2015/04/12

【素材NOW】穴場だった中低層用カーテンウオール市場 LIXILが『MLCW』投入

LIXILが新たな3-5階建ての中低層用カーテンウオール製品『MLCW』を市場投入した。店舗施設を営業ターゲットに置くが、あえて中低層向けに新製品を打ち出す背景には、同業他社も含めて価格や性能の両面でフィットした競争力のある製品が存在しないという理由があった。店装開発部部長の三橋正氏は高層用製品と低層用製品の「良いところ取りができた」と胸を張る。

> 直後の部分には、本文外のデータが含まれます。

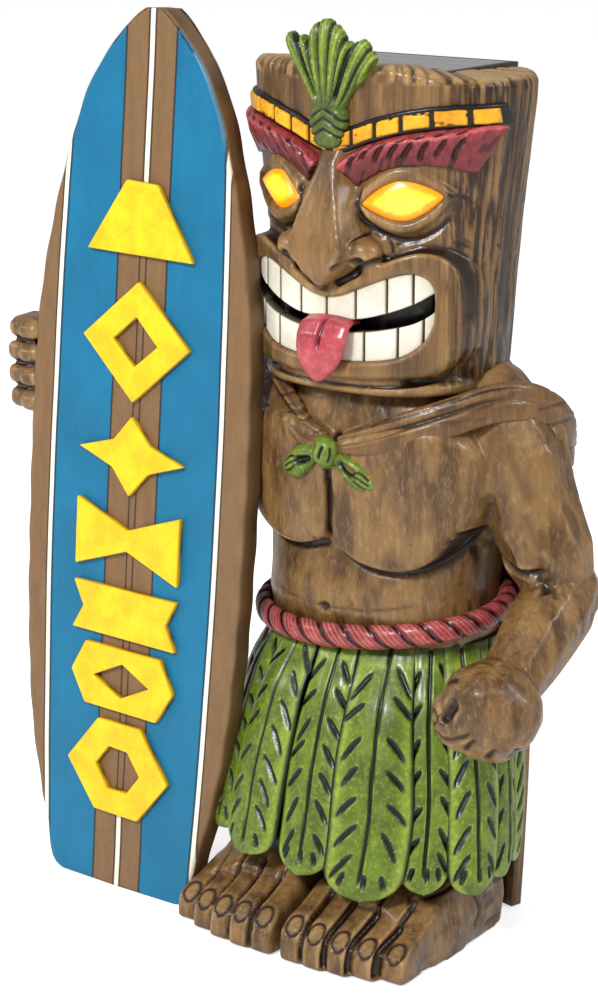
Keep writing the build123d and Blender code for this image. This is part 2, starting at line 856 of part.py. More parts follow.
collar_outline = [
    (0, -collar_knot_drop - collar_width / 2), (shoulder_half_width + 6, -collar_side_drop - collar_width),
    (shoulder_half_width + 6, -collar_side_drop), (0, -collar_knot_drop + collar_width / 2),
    (-shoulder_half_width - 6, -collar_side_drop), (-shoulder_half_width - 6, -collar_side_drop - collar_width),
]
with BuildPart() as cape_collar:
    add(carve(torso_form(collar_proud), collar_outline, 0))
    for piece in (torso_shell.part, torso_form(0), left_arm.part, right_arm.part, cape.part,
                  head_shell.part, surfboard.part):
        add(piece, mode=Mode.SUBTRACT)

bow_height = chin_height - collar_knot_drop - 2
with BuildPart() as bow_knot:
    with Locations((0, -bow_forward + knot_radius - 2, bow_height)):
        Sphere(knot_radius)
    for piece in (torso_shell.part, torso_form(0), cape_collar.part):
        add(piece, mode=Mode.SUBTRACT)


def bow_leaf(side):
    """One pointed leaf of the bow, hanging out and down from the knot."""
    plane = Plane(origin=(side * (knot_radius + bow_leaf_length / 2 - 1.5), -bow_forward,
                          bow_height - 5), x_dir=(side * 0.85, 0, -0.45), z_dir=(0, -1, 0))
    with BuildPart() as leaf:
        with BuildSketch(plane.offset(-bow_leaf_thickness)):
            add(almond(bow_leaf_length, bow_leaf_width))
        extrude(amount=2 * bow_leaf_thickness)
        for piece in (torso_shell.part, torso_form(0), cape_collar.part, bow_knot.part, surfboard.part):
            add(piece, mode=Mode.SUBTRACT)
    return leaf


bow_leaf_left = bow_leaf(1)
bow_leaf_right = bow_leaf(-1)

# ---------------------------------------------------------------- battery box and cover
bay_start = bay_shift - bay_length / 2
bay_end = bay_shift + bay_length / 2
screw_spots = [(bay_shift, -base_forward + screw_side), (bay_shift, -base_forward - screw_side)]
switch_spot = (switch_side, -base_forward)

with BuildPart() as battery_box:
    with BuildSketch(Plane.XY.offset(plate_height - box_plate)):
        with Locations((0, -base_forward)):
            RectangleRounded(2 * (inner_half_width + plate_lip - plate_fit),
                             2 * (inner_half_depth + plate_lip - plate_fit),
                             base_corner - base_wall + plate_lip - plate_fit)
    extrude(amount=box_plate)
    with BuildSketch(Plane.XY.offset(plate_height)):
        with Locations((bay_shift, -base_forward)):
            Rectangle(bay_length + 2 * box_wall, bay_width + 2 * box_wall)
    extrude(amount=box_top - plate_height)
    with BuildSketch(Plane.XY.offset(plate_height)):
        with Locations(*screw_spots):
            Circle(boss_radius)
    extrude(amount=screw_length)
    with BuildSketch(Plane.XY.offset(plate_height - box_plate)):
        with Locations((bay_shift, -base_forward)):
            Rectangle(bay_length, bay_width)
    extrude(amount=bay_top - plate_height + box_plate, mode=Mode.SUBTRACT)
    with BuildSketch(Plane.XY.offset(plate_height - box_plate)):
        with Locations(*screw_spots):
            Circle(screw_radius)
    extrude(amount=screw_length, mode=Mode.SUBTRACT)
    with BuildSketch(Plane.XY.offset(plate_height - box_plate)):
        with Locations(switch_spot):
            Rectangle(knob_size + 2 * knob_fit, knob_size + knob_travel + 2 * knob_fit)
    extrude(amount=box_plate, mode=Mode.SUBTRACT)

with BuildPart() as battery:
    with BuildSketch(Plane(origin=(bay_end - contact_thickness - 1.5 - battery_length, -base_forward,
                                   battery_height), x_dir=(0, 1, 0), z_dir=(1, 0, 0))):
        Circle(battery_radius)
    extrude(amount=battery_length)
    fillet(edges(), 0.6)
    with BuildSketch(Plane(origin=(bay_end - contact_thickness - 1.5, -base_forward, battery_height),
                           x_dir=(0, 1, 0), z_dir=(1, 0, 0))):
        Circle(2.75)
    extrude(amount=1.5)

with BuildPart() as contact_plate:
    with BuildSketch(Plane(origin=(bay_end - contact_thickness, -base_forward, battery_height),
                           x_dir=(0, 1, 0), z_dir=(1, 0, 0))):
        Rectangle(contact_size, contact_size)
    extrude(amount=contact_thickness)

spring_room = contact_room - 1.5 - contact_thickness
with BuildPart() as contact_spring:
    with BuildSketch(Plane(origin=(bay_start, -base_forward - contact_size / 2, battery_height),
                           x_dir=(1, 0, 0), z_dir=(0, -1, 0)).offset(-contact_size)):
        with BuildLine():
            Polyline((0, -5.5), (contact_thickness, -5.5), (contact_thickness, 4.2), (spring_room - 0.45, 0.2),
                     (spring_room, 0.4), (contact_thickness + 0.1, 5.5), (0, 5.5), close=True)
        make_face()
    extrude(amount=contact_size)

with BuildPart() as battery_cover:
    with BuildSketch(Plane.XY.offset(plate_height - box_plate - cover_thickness)):
        with Locations((bay_shift, -base_forward)):
            RectangleRounded(bay_length + 2 * cover_margin, cover_depth, 3)
    extrude(amount=cover_thickness)
    with BuildSketch(Plane.XY.offset(plate_height - box_plate - cover_thickness)):
        with Locations(*screw_spots):
            Circle(screw_radius)
    extrude(amount=cover_thickness, mode=Mode.SUBTRACT)
    with BuildSketch(Plane.XY.offset(plate_height - box_plate - cover_thickness)):
        with Locations(*screw_spots):
            Circle(screw_head_radius + 0.2)
    extrude(amount=screw_head_height, mode=Mode.SUBTRACT)

screw_face = plate_height - box_plate - cover_thickness
with BuildPart() as cover_screws:
    with BuildSketch(Plane.XY.offset(screw_face)):
        with Locations(*screw_spots):
            Circle(screw_head_radius)
    extrude(amount=screw_head_height)
    with BuildSketch(Plane.XY.offset(screw_face)):
        with Locations(*screw_spots):
            Circle(screw_radius - 0.1)
    extrude(amount=screw_length)
    with BuildSketch(Plane.XY.offset(screw_face)):
        with Locations(*screw_spots):
            Rectangle(2.4, 0.5)
            Rectangle(0.5, 2.4)
    extrude(amount=screw_head_height / 2, mode=Mode.SUBTRACT)

# ---------------------------------------------------------------- slide switch
knob_start = (switch_side, -base_forward - knob_travel / 2)
with BuildPart() as switch_body:
    with BuildSketch(Plane.XY.offset(plate_height)):
        with Locations(switch_spot):
            Rectangle(switch_width, switch_length)
    extrude(amount=switch_height)
    with BuildSketch(Plane.XY.offset(plate_height)):
        with Locations(switch_spot):
            Rectangle(switch_width - 2 * switch_wall, switch_length - 2 * switch_wall)
    extrude(amount=knob_foot + 2 * knob_fit, mode=Mode.SUBTRACT)

with BuildPart() as switch_knob:
    with BuildSketch(Plane.XY.offset(plate_height - box_plate - knob_drop)):
        with Locations(knob_start):
            Rectangle(knob_size, knob_size)
    extrude(amount=box_plate + knob_drop + knob_fit + knob_foot)
    with BuildSketch(Plane.XY.offset(plate_height + knob_fit)):
        with Locations(knob_start):
            Rectangle(knob_size + 0.6, knob_size + 1.2)
    extrude(amount=knob_foot)

# ---------------------------------------------------------------- circuit board
circuit_height = box_top + circuit_lift
with BuildPart() as circuit_board:
    with BuildSketch(Plane.XY.offset(circuit_height)):
        with Locations((bay_shift, -base_forward)):
            Rectangle(circuit_length, circuit_width)
    extrude(amount=circuit_thickness)
    with BuildSketch(Plane.XY.offset(circuit_height + circuit_thickness)):
        with Locations((bay_shift - 6, -base_forward)):
            Rectangle(8, 6)
        with Locations((bay_shift + 7, -base_forward + 3)):
            Circle(3.2)
    extrude(amount=chip_height)
    with BuildSketch(Plane.XY.offset(box_top)):
        with Locations((bay_shift - circuit_length / 2 + 4, -base_forward),
                       (bay_shift + circuit_length / 2 - 4, -base_forward)):
            Circle(2)
    extrude(amount=circuit_lift)


# ---------------------------------------------------------------- wires
def wire(points):
    """A thin lead along points, with bends as large as its runs allow."""
    spots = [Vector(*point) for point in points]
    radii = []
    for before, corner, after in zip(spots, spots[1:], spots[2:]):
        run = min((corner - before).length, (after - corner).length)
        turn = radians((corner - before).get_angle(after - corner))
        radii.append(0.45 * run / tan(turn / 2))
    with BuildPart() as lead:
        with BuildLine() as route:
            FilletPolyline(*spots, radius=radii)
        path = route.wire()
        with BuildSketch(Plane(origin=path @ 0, z_dir=path % 0)):
            Circle(wire_diameter / 2)
        sweep(path=path)
    length = path.length
    print(f"wire {length:.0f} mm, radii", [round(r) for r in radii],
          f"volume ratio {lead.part.volume / (length * pi * wire_diameter ** 2 / 4):.4f}")
    return lead


board_top = circuit_height + circuit_thickness
solar_wire = wire([
    (0, tray_set_back, crown_pocket_height + 2), (0.5, tray_set_back + 0.5, crown_pocket_height - 28),
    (2, 6, chin_height + 38), (0, 3, chin_height), (-2, 5, waist_height + 46),
    (0, 3, waist_height), (-3, -1, board_top + 32), (bay_shift + 2, -base_forward + 7, board_top),
])


def lamp_wire(side):
    """The lead from one lamp, down through the neck to the circuit board."""
    depth = lens_set_back + lens_thickness + holder_length + 1.0
    out = eye_plane(side).z_dir
    start = eye_plane(side).origin - out * depth
    return wire([
        tuple(start), tuple(start - out * 9 + Vector(0, 0, -3)),
        tuple(start - out * 14 + Vector(0, 0, -22)), (side * 7, -3, chin_height + 20),
        (side * 5, -3, chin_height - 20), (side * 7, -4, waist_height + 30), (side * 5, -5, waist_height - 10),
        (side * 8, -5, board_top + 22), (bay_shift + side * 12, -base_forward - 7, board_top),
    ])


led_wire_left = lamp_wire(1)
led_wire_right = lamp_wire(-1)

# ---------------------------------------------------------------- export
pieces = {
    "head_shell": head_shell, "torso_shell": torso_shell, "lower_body": lower_body,
    "left_arm": left_arm, "right_arm": right_arm, "left_foot": left_foot, "right_foot": right_foot,
    "leaf_skirt": leaf_skirt, "waist_rope": waist_rope, "cape": cape, "cape_collar": cape_collar,
    "bow_knot": bow_knot, "bow_leaf_left": bow_leaf_left, "bow_leaf_right": bow_leaf_right,
    "leaf_crest": leaf_crest, "crest_binding": crest_binding, "head_band": head_band,
    "band_beads": band_beads, "brow_left": brow_left, "brow_right": brow_right,
    "eye_lens_left": eye_lens_left, "eye_lens_right": eye_lens_right, "upper_teeth": upper_teeth,
    "lower_teeth": lower_teeth, "tongue": tongue, "surfboard": surfboard, "motif_1": motif_1,
    "motif_2": motif_2, "motif_3": motif_3, "motif_4": motif_4, "motif_5": motif_5,
    "motif_6": motif_6, "motif_7": motif_7, "solar_tray": solar_tray, "solar_panel": solar_panel,
    "led_left": led_left, "led_right": led_right, "led_holder_left": led_holder_left,
    "led_holder_right": led_holder_right, "circuit_board": circuit_board, "battery_box": battery_box,
    "battery": battery, "contact_plate": contact_plate, "contact_spring": contact_spring,
    "battery_cover": battery_cover, "cover_screws": cover_screws, "switch_body": switch_body,
    "switch_knob": switch_knob, "solar_wire": solar_wire, "led_wire_left": led_wire_left,
    "led_wire_right": led_wire_right,
}

whole = Compound([piece.part for piece in pieces.values()]).bounding_box()
shift = Vector(-(whole.min.X + whole.max.X) / 2, -(whole.min.Y + whole.max.Y) / 2, -whole.min.Z)
print("size", whole.size, "shift", shift)

os.makedirs("parts", exist_ok=True)
for name, piece in pieces.items():
    piece.part.position = shift
    piece.part.label = name
    export_step(piece.part, f"parts/{name}.step")
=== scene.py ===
from math import cos, pi, radians, sin, sqrt, tau

import bmesh
import bpy
import numpy as np
from mathutils import Matrix, Vector


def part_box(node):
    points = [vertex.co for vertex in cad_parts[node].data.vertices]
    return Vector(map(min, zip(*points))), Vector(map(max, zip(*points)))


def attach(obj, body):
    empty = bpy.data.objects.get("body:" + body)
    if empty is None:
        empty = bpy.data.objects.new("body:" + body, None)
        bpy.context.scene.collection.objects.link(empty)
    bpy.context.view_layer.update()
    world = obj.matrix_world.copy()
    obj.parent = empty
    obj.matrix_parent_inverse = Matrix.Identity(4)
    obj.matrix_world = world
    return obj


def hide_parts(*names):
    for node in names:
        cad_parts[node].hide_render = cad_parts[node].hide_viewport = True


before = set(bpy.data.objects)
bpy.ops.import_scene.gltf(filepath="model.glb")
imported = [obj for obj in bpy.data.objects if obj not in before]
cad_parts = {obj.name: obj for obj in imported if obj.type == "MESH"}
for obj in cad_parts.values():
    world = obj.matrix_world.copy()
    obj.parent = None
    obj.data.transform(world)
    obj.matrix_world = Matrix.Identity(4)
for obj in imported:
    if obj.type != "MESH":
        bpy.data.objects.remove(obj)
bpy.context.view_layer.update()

# ------------------------------------------------------------ places, worked out from the frame
# Shapes are written in millimetres about the figure's own centre line, ground at
# zero and face towards -Y, and every finished piece is moved to its real place.
MM = 0.001
head_low, head_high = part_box("head_shell")
BACK_OF_HEAD = 35.0
CENTRE = Vector(((head_low[0] + head_high[0]) / 2, head_high[1] - BACK_OF_HEAD * MM, 0))
CHIN = head_low[2] / MM
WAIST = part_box("torso_shell")[0][2] / MM
LOG_SET_FORWARD = 2.0
LOG_POWER = 2.15


# ------------------------------------------------------------ numbers and noise
def smooth(low, high, value):
    """0 below low, 1 above high and an even ease between, for numbers or arrays."""
    share = np.clip((value - low) / (high - low), 0, 1)
    return share * share * (3 - 2 * share)


def rounded(points, steps=6, closed=False):
    """A smooth run through given points, as an array."""
    spots = np.array(points, float)
    count = len(spots)
    ends = range(count if closed else count - 1)
    run = []
    for index in ends:
        if closed:
            before, start, end, after = (spots[(index + k) % count] for k in (-1, 0, 1, 2))
        else:
            before, start = spots[max(index - 1, 0)], spots[index]
            end, after = spots[index + 1], spots[min(index + 2, count - 1)]
        for step in range(steps):
            t = step / steps
            run.append(0.5 * (2 * start + (end - before) * t
                              + (2 * before - 5 * start + 4 * end - after) * t ** 2
                              + (3 * start - before - 3 * end + after) * t ** 3))
    if not closed:
        run.append(spots[-1])
    return np.array(run)


def reach(points, path, closed=False):
    """Distance from each point to a path, and the share of its length at the nearest place."""
    path = np.asarray(path, float)
    if closed:
        path = np.vstack([path, path[:1]])
    lengths = np.linalg.norm(np.diff(path, axis=0), axis=1)
    starts = np.concatenate([[0], np.cumsum(lengths)])
    best = np.full(len(points), 1e9)
    along = np.zeros(len(points))
    for index, length in enumerate(lengths):
        if length < 1e-9:
            continue
        a = path[index]
        run = path[index + 1] - a
        share = np.clip((points - a) @ run / (run @ run), 0, 1)
        gap = np.linalg.norm(points - a - share[:, None] * run, axis=1)
        nearer = gap < best
        best[nearer] = gap[nearer]
        along[nearer] = (starts[index] + share[nearer] * length) / starts[-1]
    return best, along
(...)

 そもそも3-5階の中低層施設に対し、サッシ業界は高層用と低層用のいずれかを施設条件に応じて使い分けて提案している状況であった。LIXIL自身も中低層用に『テックフェイス』という製品をラインアップに置いていたが、価格設定が高かったため、同業他社と同じく高層用製品『RX60』や低層用『ES』製品シリーズを使い分けるケースが多かった。

意匠も押縁を全面にし、排水孔を隠してシャープにした
価格と性能のいずれでも競争力を発揮できる中低層用を製品化することは、受注競争を優位に進められる。MLCWは躯体とつなぐブラケットをシングル対応にするなどの工夫で部材数を減らし、従来品比1割減のコスト削減に成功した。注目すべきはユニット方式を採用することで、延べ1000㎡規模では50日程度だった納期を18日に減らせると試算している点だ。大幅な納期短縮は約100社に達する全国の加工店ネットワークが下支えしている。
 近年の職人不足を踏まえ、施工作業への配慮も忘れていない。作業員が先に取り付けたカーテンウオールユニットのスリーブにフックを掛けるだけで作業を進められるように工夫した。開発に着手したのは1年前。ビル部門と連携しながらアイデアを形にした。従来のダブルブラケット構造をシングルに変えることで、部品数の削減によるコスト縮減とともに、溶接手間も半減させることができた。
 製品開発時に構造部分を担当した店装開発部開発グループ主査の石川泰久氏は「フック式の採用により、本来2回の溶接作業が必要なところを1回に抑えられる効果を生んだ」と明かす。営業の重点ターゲットに置く店舗施設では、シンボルとして建物正面部分にだけカーテンウオールを採用する設計が多い。三橋氏は「これからは施工の合理化が製品の優位性になるはず」と手応えを口にする。